* [Required work]
What is needed is an exact copy of the lines from the one containing "return Part.Face(outline).extrude(vec(0, 0, depth))" to the one containing "world = obj.matrix_world.copy()", both lines included, and no other lines.

* [Data in this exercise]
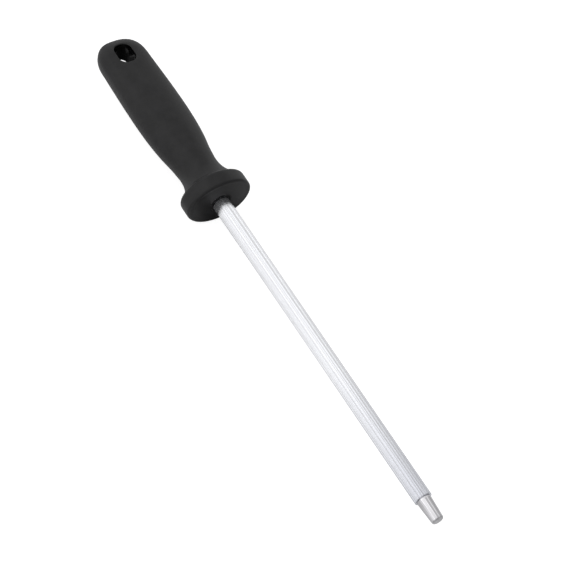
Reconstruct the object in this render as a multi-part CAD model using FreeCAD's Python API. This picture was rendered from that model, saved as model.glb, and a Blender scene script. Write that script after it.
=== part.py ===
"""Knife sharpening steel: a ribbed, chromed steel rod moulded into a one-piece handle.

Units are millimetres.  The model is drawn about the guard: X = 0 is the front edge of
the guard, the rod runs along +X and the handle along -X.  Y is the wide direction of
the handle and Z its thickness.  place() then moves every piece so that the origin is
under the middle of the whole steel, on the surface that it lies on, with +Z up.
"""
import FreeCAD, Part
import math
import os

# Rod, outside the handle
ROD_LENGTH = 200.0          # front of the guard to the end of the tip
ROD_DIAMETER = 8.85         # over the ribs
RIB_COUNT = 60              # lengthwise ribs round the rod
GROOVE_DEPTH = 0.13         # depth of the groove between two ribs
GROOVE_WIDTH = 0.27         # width of that groove at the surface
ROD_END_CHAMFER = 0.25      # broken edge where the ribs stop

# Polished, turned tip
TIP_LENGTH = 12.5
TIP_BASE_DIAMETER = 7.4
TIP_END_DIAMETER = 6.0
TIP_EDGE_RADIUS = 0.9

# Tang, inside the handle
TANG_DIAMETER = 8.2
TANG_LENGTH = 76.0
TANG_START = 3.0            # the full rod diameter ends this far behind the front of the guard
TANG_END_CHAMFER = 0.8
PADDLE_LENGTH = 16.0        # flattened anchor at the end of the tang
PADDLE_WIDTH = 11.0
PADDLE_THICKNESS = 5.0
PADDLE_NECK = 4.0           # taper between the round tang and the flattened anchor
ANCHOR_HOLE_DIAMETER = 4.0  # the moulding fills this hole and locks the rod in place

# Guard
GUARD_WIDTH = 35.6
GUARD_HEIGHT = 28.4
GUARD_THICKNESS = 8.3
GUARD_FRONT_RADIUS = 1.2
GUARD_BACK_RADIUS = 1.6
CROWN_RADIUS = 130.0        # the front of the guard is a shallow dome
CROWN_HEIGHT = 1.25         # at the rod's axis
RING_GAP_DIAMETER = 11.2    # narrow gap in the dome, next to the rod
RING_GAP_BOTTOM = 0.35      # height of its floor
RING_GAP_RADIUS = 0.25

# Grip
HANDLE_LENGTH = 111.5       # guard face to the end of the butt
NECK_X = 22.0               # slimmest place, behind the guard face
FLARE_RUN = 12.5            # length over which the neck swells towards the guard
FLARE_RISE_Y = 3.9
FLARE_RISE_Z = 2.0
FLARE_POWER = 2.6
FLARE_END = 1.16            # the flare runs on into the guard, in parts of FLARE_RUN
FLARE_STEPS = 7
# Grip sections: distance behind the guard face, half width, half thickness, squareness
GRIP_SECTIONS = [
    (22.0, 10.40, 10.00, 2.00),
    (29.0, 11.25, 10.05, 2.00),
    (37.0, 12.65, 10.05, 2.05),
    (46.0, 13.60, 9.90, 2.10),
    (56.0, 14.02, 9.55, 2.20),
    (68.0, 14.00, 9.00, 2.35),
    (82.0, 13.68, 7.95, 2.60),
    (94.0, 13.40, 7.20, 2.70),
]
BUTT_HALF_WIDTH = 13.32
BUTT_HALF_THICKNESS = 7.00
BUTT_SQUARENESS = 2.70
BUTT_ROUND_Y = 15.5         # length of the rounding seen from above
BUTT_POWER_Y = 2.35
BUTT_ROUND_Z = 11.5         # length of the rounding seen from the side
BUTT_POWER_Z = 1.95
BUTT_STEPS = 10
SECTION_POINTS = 28

# Hang hole, along Z near the butt
HOLE_X = 98.3
HOLE_LENGTH = 12.6
HOLE_WIDTH = 9.1
HOLE_CORNER = 4.1
HOLE_LIP = 0.8              # radius of the rounded lip at each face

# Where the model's origin is
ORIGIN_X = (ROD_LENGTH - HANDLE_LENGTH) / 2
ORIGIN_Z = -GUARD_HEIGHT / 2

X_AXIS = FreeCAD.Vector(1, 0, 0)
Z_AXIS = FreeCAD.Vector(0, 0, 1)


def vec(x, y, z):
    return FreeCAD.Vector(x, y, z)


def place(shape):
    """Moves a finished piece from the guard's frame into the model's frame."""
    return shape.translated(vec(-ORIGIN_X, 0, -ORIGIN_Z))


def cylinder(diameter, x_start, x_end):
    return Part.makeCylinder(diameter / 2, x_end - x_start, vec(x_start, 0, 0), X_AXIS)


# ---------------------------------------------------------------- rod

def ribbed_section():
    """Outline across the rod: a land of the full radius between two V grooves."""
    radius = ROD_DIAMETER / 2
    pitch = 2 * math.pi / RIB_COUNT
    groove = GROOVE_WIDTH / radius
    edges = []
    for i in range(RIB_COUNT):
        start = i * pitch
        land_end = start + pitch - groove
        land_mid = (start + land_end) / 2
        bottom = land_end + groove / 2
        a = polar(radius, start)
        b = polar(radius, land_mid)
        c = polar(radius, land_end)
        d = polar(radius - GROOVE_DEPTH, bottom)
        e = polar(radius, start + pitch)
        edges.append(Part.Arc(a, b, c).toShape())
        edges.append(Part.makeLine(c, d))
        edges.append(Part.makeLine(d, e))
    return Part.Wire(edges)


def polar(radius, angle):
    return vec(0, radius * math.cos(angle), radius * math.sin(angle))


def ribbed_bar():
    """The working length: starts inside the guard and stops at the step."""
    start = -TANG_START
    length = ROD_LENGTH - TIP_LENGTH - start
    face = Part.Face(ribbed_section())
    face.translate(vec(start, 0, 0))
    bar = face.extrude(vec(length, 0, 0))
    end = start + length
    radius = ROD_DIAMETER / 2
    envelope = cylinder(ROD_DIAMETER + 1, start, end - ROD_END_CHAMFER)
    nose = Part.makeCone(radius, radius - ROD_END_CHAMFER, ROD_END_CHAMFER,
                         vec(end - ROD_END_CHAMFER, 0, 0), X_AXIS)
    return bar.common(envelope.fuse(nose))


def tip():
    """Short polished cone with a rounded end edge."""
    start = ROD_LENGTH - TIP_LENGTH - 1.0
    cone = Part.makeCone(TIP_BASE_DIAMETER / 2, TIP_END_DIAMETER / 2, TIP_LENGTH + 1.0,
                         vec(start, 0, 0), X_AXIS)
    end_edges = [e for e in cone.Edges if e.BoundBox.XMin > ROD_LENGTH - 0.01]
    return cone.makeFillet(TIP_EDGE_RADIUS, end_edges)


def tang():
    """Plain round tang that ends in a flattened anchor with a hole through it."""
    paddle_end = -TANG_LENGTH
    paddle_start = paddle_end + PADDLE_LENGTH
    round_end = paddle_start + PADDLE_NECK
    shank = cylinder(TANG_DIAMETER, round_end, 0)
    paddle = Part.makeBox(PADDLE_LENGTH, PADDLE_WIDTH, PADDLE_THICKNESS,
                          vec(paddle_end, -PADDLE_WIDTH / 2, -PADDLE_THICKNESS / 2))
    corners = [e for e in paddle.Edges if abs(e.BoundBox.ZLength - PADDLE_THICKNESS) < 0.01]
    paddle = paddle.makeChamfer(TANG_END_CHAMFER, corners)
    neck = Part.makeLoft([rectangle(paddle_start, PADDLE_WIDTH, PADDLE_THICKNESS),
                          circle_wire(TANG_DIAMETER, round_end)], True, True)
    hole = Part.makeCylinder(ANCHOR_HOLE_DIAMETER / 2, PADDLE_THICKNESS + 2,
                             vec(paddle_end + PADDLE_LENGTH / 2, 0, -PADDLE_THICKNESS / 2 - 1),
                             Z_AXIS)
    return shank.fuse(neck).fuse(paddle).cut(hole)


def rectangle(x, width, height):
    y = width / 2
    z = height / 2
    return Part.makePolygon([vec(x, y, z), vec(x, -y, z), vec(x, -y, -z), vec(x, y, -z),
                             vec(x, y, z)])


def circle_wire(diameter, x):
    return Part.Wire(Part.makeCircle(diameter / 2, vec(x, 0, 0), X_AXIS))


def rod():
    return ribbed_bar().fuse(tip()).fuse(tang()).removeSplitter()


# ---------------------------------------------------------------- handle

def section(x, half_width, half_thickness, squareness):
    """Closed smooth oval across the handle; squareness 2 is an ellipse, more is boxier."""
    points = []
    for i in range(SECTION_POINTS):
        angle = 2 * math.pi * (i + 0.5) / SECTION_POINTS
        c = math.cos(angle)
        s = math.sin(angle)
        y = half_width * math.copysign(abs(c) ** (2 / squareness), c)
        z = half_thickness * math.copysign(abs(s) ** (2 / squareness), s)
        points.append(vec(x, y, z))
    curve = Part.BSplineCurve()
    curve.interpolate(Points=points, PeriodicFlag=True)
    return Part.Wire(curve.toShape())


def flare_sections():
    """Neck that swells into the back of the guard, ending inside the guard."""
    x_near, half_width, half_thickness, squareness = GRIP_SECTIONS[0]
    sections = []
    for i in range(FLARE_STEPS):
        u = FLARE_END * (1 - i / FLARE_STEPS)
        swell = u ** FLARE_POWER
        sections.append(section(-(x_near - u * FLARE_RUN),
                                half_width + FLARE_RISE_Y * swell,
                                half_thickness + FLARE_RISE_Z * swell,
                                squareness))
    return sections


def rounding(distance_from_end, run, power):
    """Factor from 0 at the very end to 1 where the rounding begins."""
    u = max(0.0, (run - distance_from_end) / run)
    return (1 - u ** power) ** (1 / power)


def butt_sections():
    """Rounded end: the sections close up faster seen from the side than from above."""
    sections = []
    for i in range(BUTT_STEPS):
        turn = math.pi / 2 * (i + 0.4) / BUTT_STEPS
        from_end = BUTT_ROUND_Y * (1 - math.sin(turn))
        sections.append(section(from_end - HANDLE_LENGTH,
                                BUTT_HALF_WIDTH * rounding(from_end, BUTT_ROUND_Y, BUTT_POWER_Y),
                                BUTT_HALF_THICKNESS * rounding(from_end, BUTT_ROUND_Z, BUTT_POWER_Z),
                                BUTT_SQUARENESS))
    return sections


def grip():
    wires = flare_sections()
    for x, half_width, half_thickness, squareness in GRIP_SECTIONS:
        wires.append(section(-x, half_width, half_thickness, squareness))
    wires.extend(butt_sections())
    wires.append(Part.Vertex(vec(-HANDLE_LENGTH, 0, 0)))
    return Part.makeLoft(wires, True, False)


def guard():
    """Oval plate with a crowned front, a crisp front edge and a softer back edge."""
    oval = Part.Ellipse(vec(0, GUARD_WIDTH / 2, 0), vec(0, 0, GUARD_HEIGHT / 2), vec(0, 0, 0))
    face = Part.Face(Part.Wire(oval.toShape()))
    face.translate(vec(-GUARD_THICKNESS, 0, 0))
    plate = face.extrude(vec(GUARD_THICKNESS + 2 * CROWN_HEIGHT, 0, 0))
    back = [e for e in plate.Edges if e.BoundBox.XMax < 0.01 - GUARD_THICKNESS]
    plate = plate.makeFillet(GUARD_BACK_RADIUS, back)
    plate = plate.common(crown())
    middle = -GUARD_THICKNESS / 2
    front = [e for e in plate.Edges if e.BoundBox.XMin > middle]
    return plate.makeFillet(GUARD_FRONT_RADIUS, front)


def crown():
    """Large ball that shapes the front of the guard, with its seam turned to the back."""
    ball = Part.makeSphere(CROWN_RADIUS)
    ball.rotate(vec(0, 0, 0), Z_AXIS, 180)
    ball.translate(vec(CROWN_HEIGHT - CROWN_RADIUS, 0, 0))
    return ball


def ring_gap():
    cutter = cylinder(RING_GAP_DIAMETER, RING_GAP_BOTTOM, 2 * CROWN_HEIGHT)
    floor = [e for e in cutter.Edges if e.BoundBox.XMax < RING_GAP_BOTTOM + 0.01]
    return cutter.makeFillet(RING_GAP_RADIUS, floor)


def rounded_rectangle(half_length, half_width, corner, z):
    """Closed outline round the hang hole's axis at height z."""
    x0 = -HOLE_X - half_length
    x1 = -HOLE_X + half_length
    y0 = -half_width
    y1 = half_width
    k = corner * (1 - math.sqrt(0.5))
    pts = [(x0 + corner, y0), (x1 - corner, y0), (x1 - k, y0 + k), (x1, y0 + corner),
           (x1, y1 - corner), (x1 - k, y1 - k), (x1 - corner, y1), (x0 + corner, y1),
           (x0 + k, y1 - k), (x0, y1 - corner), (x0, y0 + corner), (x0 + k, y0 + k)]
    p = [vec(x, y, z) for x, y in pts]
    edges = []
    for i in range(0, 12, 3):
        edges.append(Part.makeLine(p[i], p[i + 1]))
        edges.append(Part.Arc(p[i + 1], p[i + 2], p[(i + 3) % 12]).toShape())
    return Part.Wire(edges)


def hang_hole():
    """Straight slot right through the butt."""
    depth = 4 * BUTT_HALF_THICKNESS
    outline = rounded_rectangle(HOLE_LENGTH / 2, HOLE_WIDTH / 2, HOLE_CORNER, -depth / 2)
    return Part.Face(outline).extrude(vec(0, 0, depth))


def round_lips(body):
    """Rounds the edges where the hang hole meets the two faces of the butt."""
    reach = HOLE_LENGTH / 2 + 0.1
    lips = []
    for edge in body.Edges:
        box = edge.BoundBox
        round_the_hole = box.XMin > -HOLE_X - reach and box.XMax < -HOLE_X + reach
        level = box.ZLength < 1.0 and abs(box.ZMax) > BUTT_HALF_THICKNESS / 2
        if round_the_hole and level:
            lips.append(edge)
    return body.makeFillet(HOLE_LIP, lips)


def rod_cavity():
    """The space that the moulded-in part of the rod fills."""
    bore = cylinder(ROD_DIAMETER, -TANG_START, 2 * CROWN_HEIGHT)
    return bore.fuse(tang())


def handle():
    outside = round_lips(grip().cut(hang_hole()))
    return outside.fuse(guard()).cut(ring_gap()).cut(rod_cavity()).removeSplitter()


PIECES = {
    "rod": rod,
    "handle": handle,
}

os.makedirs("parts", exist_ok=True)
for name, make in PIECES.items():
    shape = place(make())
    shape.exportStep("parts/" + name + ".step")
    print(name, "valid", shape.isValid(), "solids", len(shape.Solids), "faces", len(shape.Faces),
          "volume", round(shape.Volume), "box", shape.BoundBox)
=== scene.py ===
"""Studio picture of the knife sharpening steel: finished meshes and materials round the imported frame.

Lengths are in metres.  Shapes are drawn about the guard, as the part is: X = 0 is the
front edge of the guard and the rod runs along +X.  place() moves them into the frame.
"""

import math
import random

import bmesh
import bpy
import numpy as np
from mathutils import Matrix, Vector


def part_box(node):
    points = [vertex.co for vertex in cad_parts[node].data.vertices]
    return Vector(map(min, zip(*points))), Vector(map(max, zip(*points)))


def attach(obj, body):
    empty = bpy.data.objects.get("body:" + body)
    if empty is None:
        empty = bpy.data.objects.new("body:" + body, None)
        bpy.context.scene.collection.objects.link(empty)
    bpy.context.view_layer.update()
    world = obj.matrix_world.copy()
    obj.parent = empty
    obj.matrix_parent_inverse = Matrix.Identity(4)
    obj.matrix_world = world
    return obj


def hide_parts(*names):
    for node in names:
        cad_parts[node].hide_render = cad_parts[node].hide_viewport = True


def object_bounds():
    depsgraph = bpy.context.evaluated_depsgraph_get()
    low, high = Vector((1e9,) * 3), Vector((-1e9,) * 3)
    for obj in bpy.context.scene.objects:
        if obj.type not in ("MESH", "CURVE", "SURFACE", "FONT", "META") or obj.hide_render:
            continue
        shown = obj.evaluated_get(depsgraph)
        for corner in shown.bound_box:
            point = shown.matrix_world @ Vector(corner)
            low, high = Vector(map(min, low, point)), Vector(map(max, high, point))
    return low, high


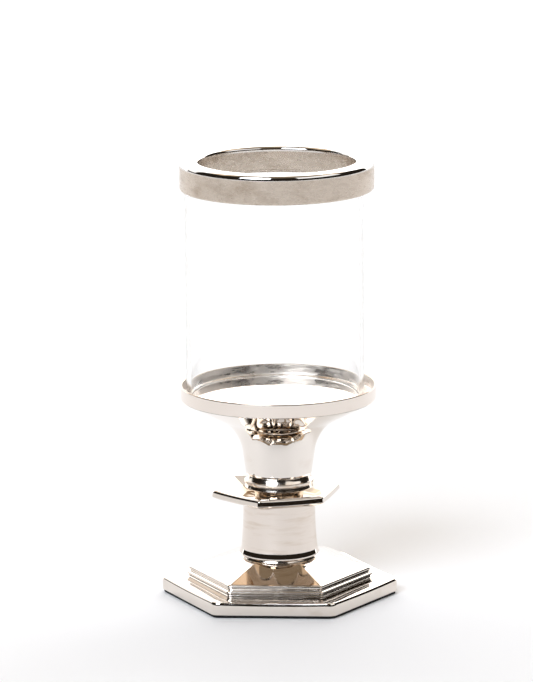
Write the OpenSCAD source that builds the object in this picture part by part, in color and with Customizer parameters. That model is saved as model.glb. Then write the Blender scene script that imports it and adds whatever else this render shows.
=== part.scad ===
// Hurricane candle lantern: a hexagonal stepped foot carries a drum, an upturned
// six-sided collar, a beaded neck and a trumpet cup. A loose glass chimney stands
// in the cup and a grooved ring caps it. A tie rod clamps the metal stack together.
// Origin: centre of the resting face. +Z up. A foot corner points along +X.

/* [Foot] */
// Width of the foot across its flats
foot_w = 140.6; // [136:0.2:148]
// Rounding of the lower tier's corners
foot_corner = 6.5; // [3:0.5:8]
// Thickness of the felt pad under the foot
felt_t = 1.9; // [0.8:0.1:2]
// Height of the lower tier's top face
tier1_z = 10.9; // [9.4:0.1:11]
// Width of the upper tier across its flats
tier2_w = 111.2; // [108:0.2:114]
// Height of the eaves, where the roof facets start
eaves_z = 18.9; // [18.8:0.1:20]
// Height of the flat land on top of the roof
land_z = 26.8; // [26:0.1:28]
// Width of the land across its flats
land_w = 54; // [54:0.5:60]

/* [Stem] */
// Radius of the drum at its top
drum_r = 24.6; // [24:0.1:25]
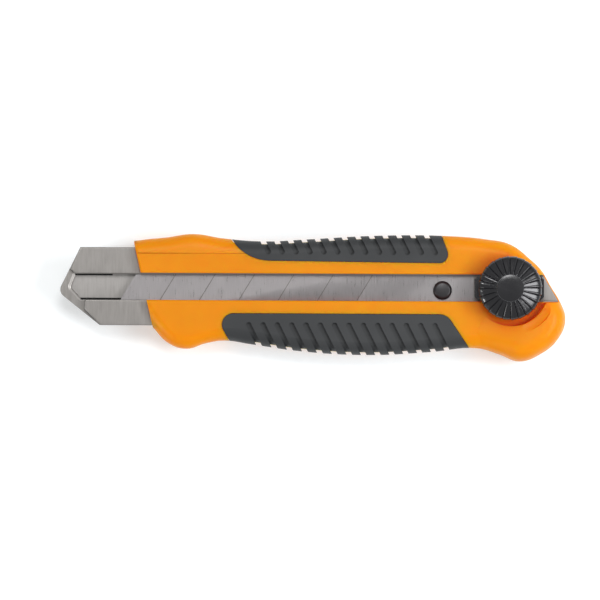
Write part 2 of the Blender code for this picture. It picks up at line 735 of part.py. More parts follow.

* [Task response]
    return Part.Face(outline).extrude(vec(0, 0, depth))


def round_lips(body):
    """Rounds the edges where the hang hole meets the two faces of the butt."""
    reach = HOLE_LENGTH / 2 + 0.1
    lips = []
    for edge in body.Edges:
        box = edge.BoundBox
        round_the_hole = box.XMin > -HOLE_X - reach and box.XMax < -HOLE_X + reach
        level = box.ZLength < 1.0 and abs(box.ZMax) > BUTT_HALF_THICKNESS / 2
        if round_the_hole and level:
            lips.append(edge)
    return body.makeFillet(HOLE_LIP, lips)


def rod_cavity():
    """The space that the moulded-in part of the rod fills."""
    bore = cylinder(ROD_DIAMETER, -TANG_START, 2 * CROWN_HEIGHT)
    return bore.fuse(tang())


def handle():
    outside = round_lips(grip().cut(hang_hole()))
    return outside.fuse(guard()).cut(ring_gap()).cut(rod_cavity()).removeSplitter()


PIECES = {
    "rod": rod,
    "handle": handle,
}

os.makedirs("parts", exist_ok=True)
for name, make in PIECES.items():
    shape = place(make())
    shape.exportStep("parts/" + name + ".step")
    print(name, "valid", shape.isValid(), "solids", len(shape.Solids), "faces", len(shape.Faces),
          "volume", round(shape.Volume), "box", shape.BoundBox)
=== scene.py ===
"""Studio picture of the knife sharpening steel: finished meshes and materials round the imported frame.

Lengths are in metres.  Shapes are drawn about the guard, as the part is: X = 0 is the
front edge of the guard and the rod runs along +X.  place() moves them into the frame.
"""

import math
import random

import bmesh
import bpy
import numpy as np
from mathutils import Matrix, Vector


def part_box(node):
    points = [vertex.co for vertex in cad_parts[node].data.vertices]
    return Vector(map(min, zip(*points))), Vector(map(max, zip(*points)))


def attach(obj, body):
    empty = bpy.data.objects.get("body:" + body)
    if empty is None:
        empty = bpy.data.objects.new("body:" + body, None)
        bpy.context.scene.collection.objects.link(empty)
    bpy.context.view_layer.update()
    world = obj.matrix_world.copy()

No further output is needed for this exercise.